Start August Right with the Write Fifteen Minutes a Day Challenge

Yet another reason YA author Laurie Halse Anderson is amazing? The Write Fifteen Minutes A Day Challenge. The rules? Write for fifteen minutes a day, everyday during August. That’s it. No need to submit anything or log anything. Just hit fifteen minutes a day.

I like the idea of this way more than NaNoWriMo, in which you try to write a thousands of words. Fifteen minutes a day is way more manageable. And they don’t even have to be words that are all going to the same thing. Want to write a short story one day? Go for it. Work on your novel the next? Rock on. Want to spend fifteen hours writing? Well, maybe allow yourself a few bathroom breaks, but you can do that, too. It’s just about getting yourself started.

Also, love this response as to why Anderson is leading the challenge:

Because the arts flourish in community. When kindred spirits gather they raise each other up. The differences between someone who has been published and someone who hasn’t are not nearly as dramatic as you might think. I still struggle to make time everyday to write. I still choke at the thought of the blank page.  I never write as well or as thoughtfully, or as fast as I want to. But I love writing. I’d be scribbling stories if I had never been published. It is the writing – surrendering to the magic – that is the best part of my day. It balances me, and makes me feel alive. I want to share that with you.

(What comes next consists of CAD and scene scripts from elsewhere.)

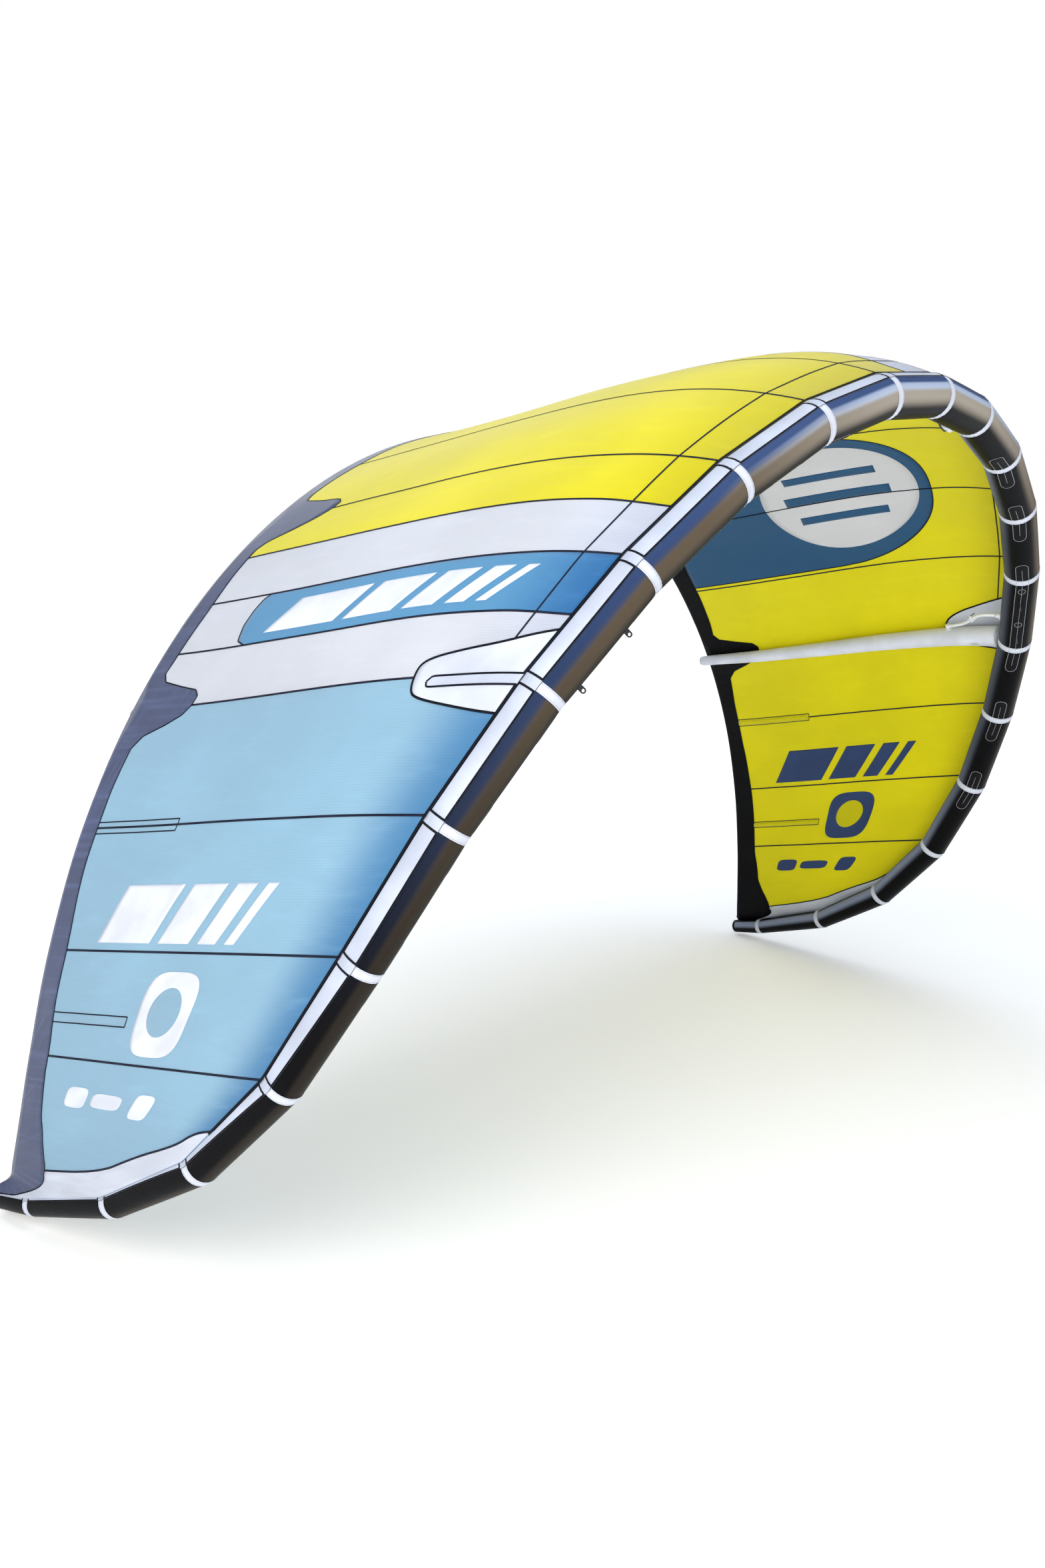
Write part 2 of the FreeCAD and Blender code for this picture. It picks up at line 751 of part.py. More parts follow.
def fuse(name, shapes):
    part = doc.addObject("Part::MultiFuse", name)
    part.Label = name
    part.Shapes = shapes
    return part


def envelope(name, side, k, extra):
    """The outside of segment k to k + 1, used to shape what sits on the tube."""
    shape = loft([tube_wire(k, tube_radius(k) + extra), tube_wire(k + 1, tube_radius(k + 1) + extra)])
    return add_feature(name, group_of([shape], side))


BORE_LENGTH = 30.0
KNUCKLE_LENGTH = 12.0
inside = -dim("valve_sink")
over_tube = dim("skin_gap")
rim = dim("valve_height")

valve_seat = seat(LEFT, 0, dim("valve_spot"), dim("valve_angle"), over_tube)
flange = cylinder("inflate_flange_disc", cell("valve_flange"), cell("flange_depth"), valve_seat, inside)
neck = cylinder("inflate_neck", cell("valve_neck"), cell("valve_height"), valve_seat)
solid_valve = fuse("inflate_valve_solid", [flange, neck])
valve_bore = cylinder("inflate_bore", cell("valve_bore"), BORE_LENGTH, valve_seat, inside - 2.0)
open_valve = cut("inflate_valve_open", solid_valve, valve_bore)
keep(cut("inflate_valve", open_valve, envelope("inflate_seat", LEFT, 0, over_tube)))

lid = cylinder("inflate_cap_lid", cell("cap_radius"), cell("cap_height"), valve_seat, rim + dim("cap_gap"))
plug_radius = cell("valve_bore") + " - " + cell("pin_gap")
stopper_foot = rim + 2 * dim("cap_gap") - dim("plug_length")
stopper = cylinder("inflate_cap_plug", plug_radius, cell("plug_length"), valve_seat, stopper_foot)
keep(fuse("inflate_cap", [lid, stopper]))

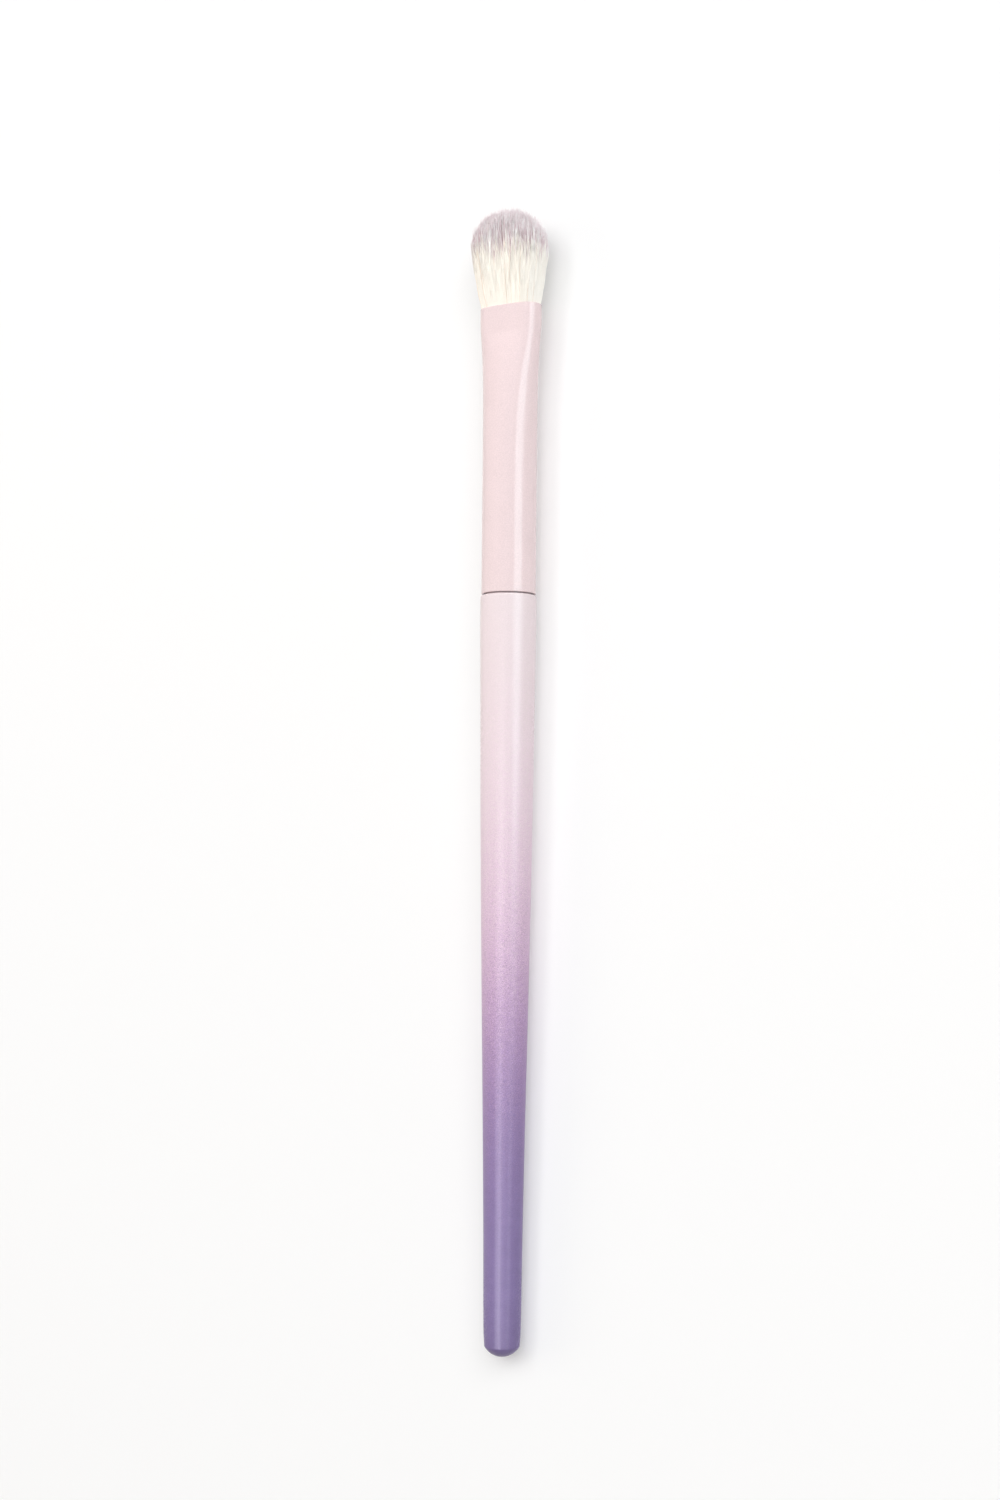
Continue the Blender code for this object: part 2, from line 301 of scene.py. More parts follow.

This really captures what it’s like to be a writer. It’s hard, and it doesn’t get easier. But not writing is way worse than writing, and once you commit to a little amount of time, you get to be part of another world.

I’m definitely going to take part in the WFMAD Challenge. Are you?

0 thoughts on “Start August Right with the Write Fifteen Minutes a Day Challenge

  1. Creative Metaphor says:

    I’ve been doing this since June. Only it isn’t 15 minutes per day, it’s one ‘thing’, so a flash fiction, a poem, or an ‘installment’ in a short story. I write something every day, and I feel *so* alive, my creativity is just overflowing!

  2. Deborah the Closet Monster says:

    But not writing is way worse than writing, and once you commit to a little amount of time, you get to be part of another world.

    So beautifully put! I just set aside a project that I was forcing myself through and made time to write something both new and exciting to me. Whereas before I’ve gone by a daily goal of 20 minutes*, I’m now cruising through writing whatever I can before life’s other demands call to me. I’ve so missed this!

    And yet, working on the project I had to force myself through was still better than not working on it. I feel like I shut off a part of myself when I’m not writing; by writing, I open the gates to different lands that are otherwise almost wholly concealed from me.

    * This used to be 30, but I realized that I kept making excuses about how 30 minutes was so much time to commit and skipping out. I couldn’t make the same excuse for 20-minute writing blocks.